# WHAT THIS TASK INVOLVES
Determine the number of lines containing the word "bodies". Reply with it and nothing else.

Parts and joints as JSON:
***

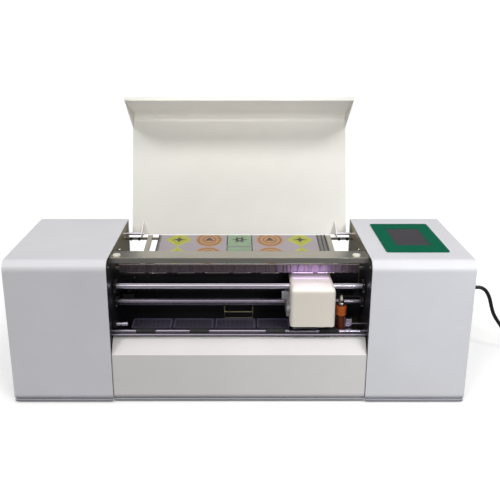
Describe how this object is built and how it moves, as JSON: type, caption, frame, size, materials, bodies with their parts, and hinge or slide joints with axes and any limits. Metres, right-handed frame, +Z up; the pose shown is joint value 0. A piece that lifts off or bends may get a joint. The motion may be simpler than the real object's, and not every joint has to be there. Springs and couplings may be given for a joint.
{
  "type": "desktop uv sheet printer",
  "caption": "Desktop UV printer: two rounded sheet-metal pods around an open bay with a sliding print carriage, platen, feed rollers, sheet tray, hinged lid and touch screen.",
  "frame": {"origin": "on the table under the middle of the machine's box with the lid open, the mains lead left out", "axes": "+X to the machine's right seen from the front, +Y towards its back, +Z up"},
  "size_m": [1.028, 0.354, 0.4856],
  "materials": {
    "pod_paint": "satin powder coat",
    "panel_paint": "satin powder coat",
    "lid_paint": "satin powder coat",
    "brushed_steel": "brushed along the beam",
    "zinc_steel": "dull zinc plate",
    "polished_steel": "ground and polished",
    "black_metal": "matt black",
    "black_plastic": "fine texture",
    "platen_plastic": "fine texture",
    "grey_plastic": "fine texture",
    "rib_plastic": "fine texture",
    "white_plastic": "satin",
    "rubber": "matt",
    "screen_film": "smooth printed film",
    "display_glass": "smooth, dark, unlit",
    "printed_sheet": "coated film with printed shapes",
    "clear_film": "translucent",
    "amber_plastic": "translucent",
    "circuit_board": "solder mask",
    "brass": "machined",
    "cord_pvc": "satin"
  },
  "bodies": {
    "chassis": {"base_plate": "zinc_steel", "left_pod_shell": "pod_paint", "right_pod_shell": "pod_paint", "left_side_cover": "pod_paint", "right_side_cover": "pod_paint", "left_side_frame": "zinc_steel", "right_side_frame": "zinc_steel", "front_cover": "panel_paint", "rear_cover": "panel_paint", "front_top_beam": "brushed_steel", "ribbed_sheet_guide": "rib_plastic", "inner_back_panel": "black_metal", "foot_front_left": "rubber", "foot_front_right": "rubber", "foot_rear_left": "rubber", "foot_rear_right": "rubber", "tray_frame": "brushed_steel", "sheet_tray": "black_plastic", "printed_sheet": "printed_sheet", "upper_guide_rod": "polished_steel", "lower_guide_rod": "polished_steel", "encoder_strip": "clear_film", "platen": "platen_plastic", "front_exit_rod": "polished_steel", "sheet_guide_wire": "polished_steel", "carriage_belt": "rubber", "belt_motor": "black_metal", "idler_bracket": "zinc_steel", "feed_motor": "black_metal", "capping_base": "black_plastic", "waste_pump": "amber_plastic", "hinge_pin_left": "polished_steel", "hinge_pin_right": "polished_steel", "screen_bezel": "screen_film", "screen_display": "display_glass", "main_board": "circuit_board", "power_supply": "zinc_steel", "mains_inlet": "black_plastic", "ink_tank_bank": "white_plastic", "mains_connector": "cord_pvc", "mains_cord_run": "cord_pvc", "mains_cord_coil": "cord_pvc", "mains_plug": "cord_pvc"},
    "lid": {"lid_panel": "lid_paint"},
    "carriage": {"carriage_cover": "white_plastic", "carriage_frame": "grey_plastic", "print_head": "black_plastic", "uv_lamp": "grey_plastic"},
    "drive_pulley": {"belt_drive_pulley": "polished_steel"},
    "idler_pulley": {"belt_idler_pulley": "polished_steel"},
    "feed_rollers": {"feed_shaft": "polished_steel", "feed_roller_1": "rubber", "feed_roller_2": "rubber", "feed_roller_3": "rubber", "feed_roller_4": "rubber", "feed_gear": "white_plastic"},
    "feed_pinion": {"feed_motor_pinion": "brass"},
    "cap_sled": {"capping_sled": "grey_plastic"},
    "release_lever": {"head_release_lever": "polished_steel"},
    "power_rocker": {"power_switch": "black_plastic"}
  },
  "joints": [
    {"name": "lid_hinge", "type": "hinge", "parent": "chassis", "child": "lid", "pos_m": [0, 0.06898, 0.23], "axis": [1, 0, 0], "range_deg": [0, 110]},
    {"name": "carriage_slide", "type": "slide", "parent": "chassis", "child": "carriage", "axis": [1, 0, 0], "range_m": [-0.27, 0]},
    {"name": "drive_pulley_spin", "type": "hinge", "parent": "chassis", "child": "drive_pulley", "pos_m": [0.193, -0.05302, 0.165], "axis": [0, 0, 1], "range_deg": [-1940, 0]},
    {"name": "idler_pulley_spin", "type": "hinge", "parent": "chassis", "child": "idler_pulley", "pos_m": [-0.196, -0.05302, 0.165], "axis": [0, 0, 1], "range_deg": [-1940, 0]},
    {"name": "feed_spin", "type": "hinge", "parent": "chassis", "child": "feed_rollers", "pos_m": [0, -0.12802, 0.1158], "axis": [1, 0, 0], "continuous": true},
    {"name": "feed_pinion_spin", "type": "hinge", "parent": "chassis", "child": "feed_pinion", "pos_m": [0.2236, -0.10162, 0.1158], "axis": [1, 0, 0], "continuous": true},
    {"name": "cap_lift", "type": "slide", "parent": "chassis", "child": "cap_sled", "axis": [0, 0, 1], "range_m": [-0.007, 0]},
    {"name": "release_lever_pivot", "type": "hinge", "parent": "chassis", "child": "release_lever", "pos_m": [0.187, -0.11452, 0.1245], "axis": [1, 0, 0], "range_deg": [0, 25]},
    {"name": "power_rocker_tilt", "type": "hinge", "parent": "chassis", "child": "power_rocker", "pos_m": [0.374, 0.03898, 0.169], "axis": [0, 1, 0], "range_deg": [-12, 0]}
  ],
  "couplings": [
    {"joint": "drive_pulley_spin", "follows": "carriage_slide", "rad_per_m": 125},
    {"joint": "idler_pulley_spin", "follows": "carriage_slide", "rad_per_m": 125},
    {"joint": "feed_pinion_spin", "follows": "feed_spin", "ratio": -3}
  ]
}
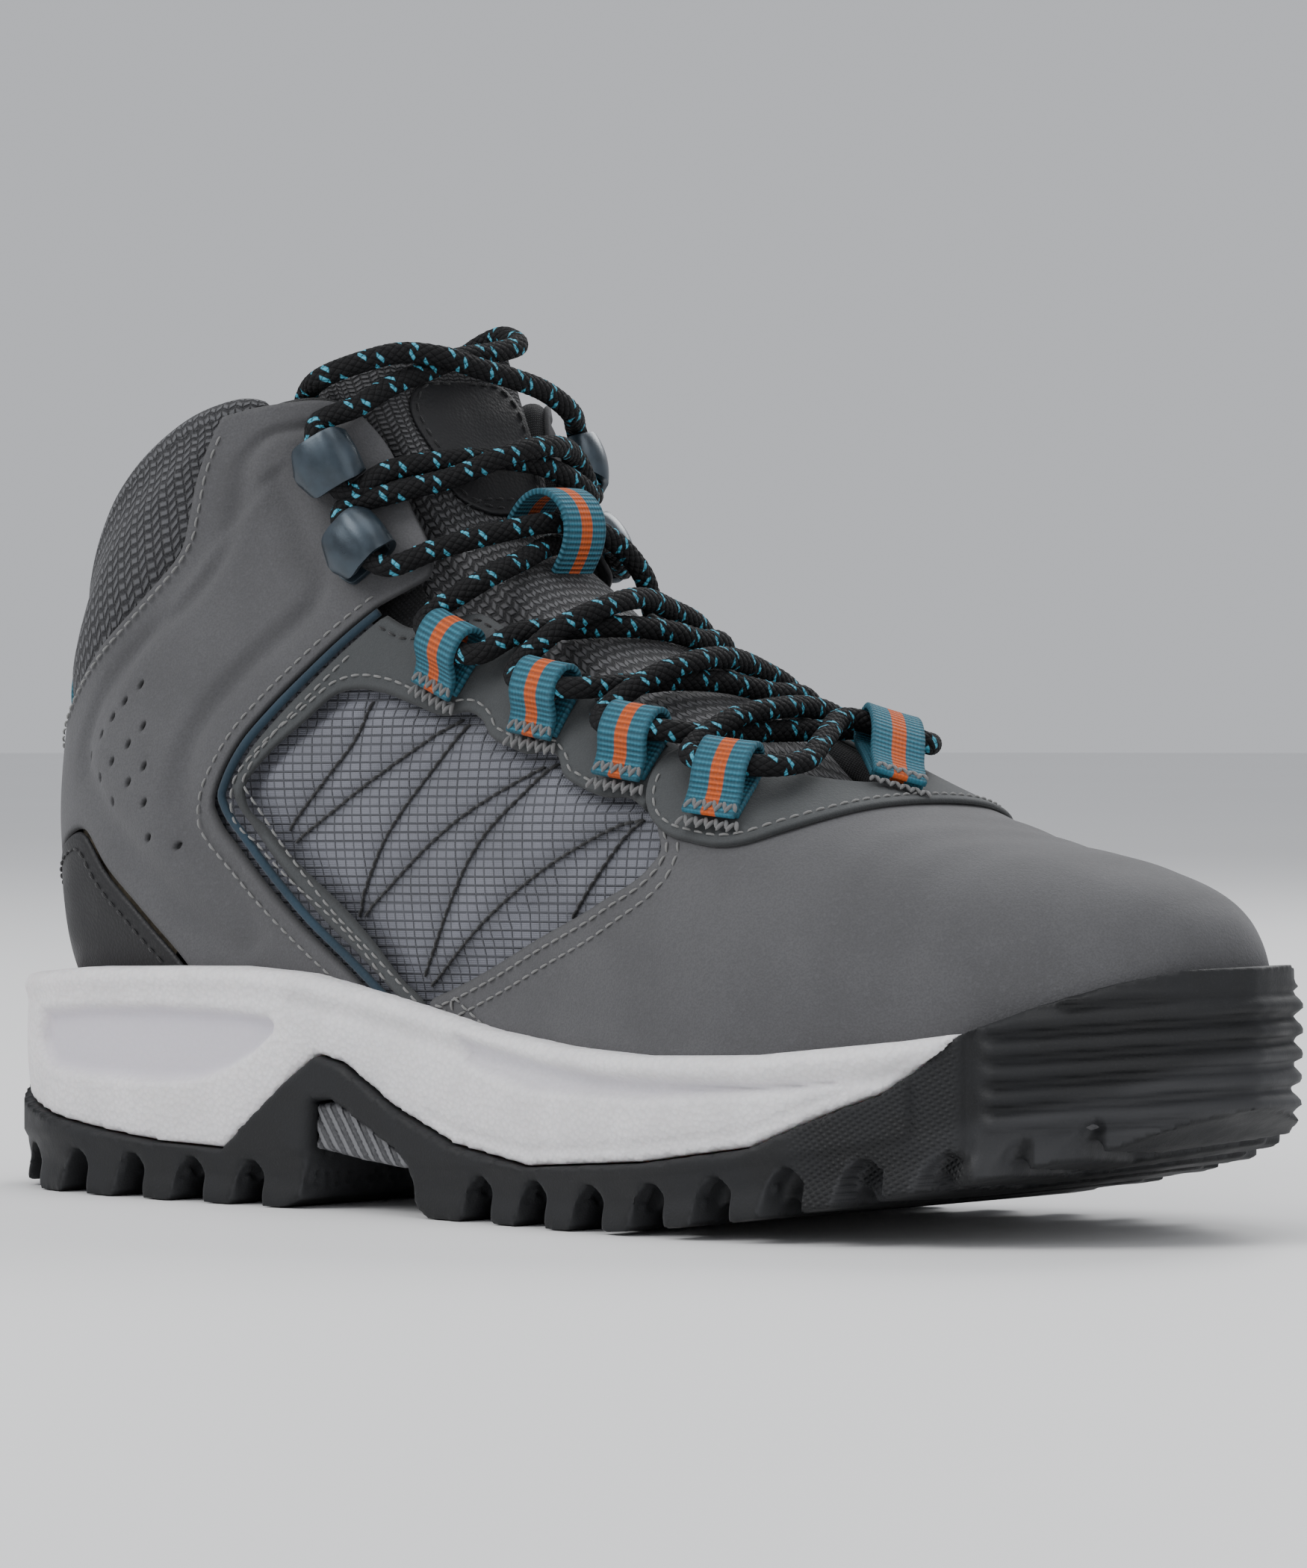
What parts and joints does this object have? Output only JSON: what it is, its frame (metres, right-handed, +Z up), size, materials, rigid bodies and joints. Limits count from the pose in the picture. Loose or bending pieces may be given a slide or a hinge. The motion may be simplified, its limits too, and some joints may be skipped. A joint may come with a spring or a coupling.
{
  "type": "hiking boot",
  "caption": "Mid-height hiking boot for the right foot, laced, with webbing lace loops, speed hooks, a ripstop side window, a padded collar and a lugged outsole.",
  "frame": {"origin": "centre of the boot's plan, on the ground", "axes": "+X towards the toe, +Y towards the inner (medial) side of the foot, +Z up"},
  "size_m": [0.305, 0.1106, 0.1782],
  "materials": {
    "nubuck": "matt grey nubuck",
    "eyestay": "matt dark grey synthetic suede",
    "ripstop": "woven grey ripstop",
    "knit": "grey knitted mesh",
    "overlay": "matt black thermoplastic film",
    "lining": "black textile",
    "foam": "soft open-cell foam",
    "board": "matt fibre board",
    "rubber": "matt black moulded rubber",
    "midsole": "matt off-white moulded foam",
    "shank": "matt dark grey moulded plastic",
    "webbing": "ribbed teal webbing with an orange stripe",
    "piping": "matt dark teal cord",
    "lace": "round braid, black with teal flecks",
    "hook": "satin dark blue-grey",
    "aglet": "smooth black plastic"
  },
  "bodies": {
    "boot": {"vamp": "nubuck", "quarter_lateral": "nubuck", "quarter_medial": "nubuck", "eyestay_lateral": "eyestay", "eyestay_medial": "eyestay", "throat_overlay": "eyestay", "side_mesh_lateral": "ripstop", "side_mesh_medial": "ripstop", "collar_mesh": "knit", "heel_overlay": "overlay", "bootie_lining": "lining", "collar_padding": "foam", "heel_counter": "board", "toe_puff": "board", "lasting_board": "board", "outsole": "rubber", "midsole": "midsole", "arch_shank": "shank", "heel_pull_loop": "webbing", "lace_loop_lateral_1": "webbing", "lace_loop_lateral_2": "webbing", "lace_loop_lateral_3": "webbing", "lace_loop_lateral_4": "webbing", "lace_loop_medial_1": "webbing", "lace_loop_medial_2": "webbing", "lace_loop_medial_3": "webbing", "lace_loop_medial_4": "webbing", "piping_lateral": "piping", "piping_medial": "piping", "lace": "lace", "hook_lateral_lower": "hook", "hook_lateral_upper": "hook", "hook_medial_lower": "hook", "hook_medial_upper": "hook", "hook_rivet_lateral_lower": "hook", "hook_rivet_lateral_upper": "hook", "hook_rivet_medial_lower": "hook", "hook_rivet_medial_upper": "hook", "aglet_lateral": "aglet", "aglet_medial": "aglet"},
    "tongue": {"tongue": "knit", "tongue_patch": "overlay", "tongue_lace_loop": "webbing"},
    "footbed": {"footbed": "lining"}
  },
  "joints": [
    {"name": "tongue_hinge", "type": "hinge", "parent": "boot", "child": "tongue", "pos_m": [0.0615, 0.00228, 0.076], "axis": [0, -1, 0], "range_deg": [0, 0.8], "stiffness_Nm_per_rad": 0.3, "springref_deg": -6.88},
    {"name": "footbed_lift", "type": "hinge", "parent": "boot", "child": "footbed", "pos_m": [0.1195, 0.00228, 0.031], "axis": [0, 1, 0], "range_deg": [0, 4]}
  ]
}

***

# SOLUTION
4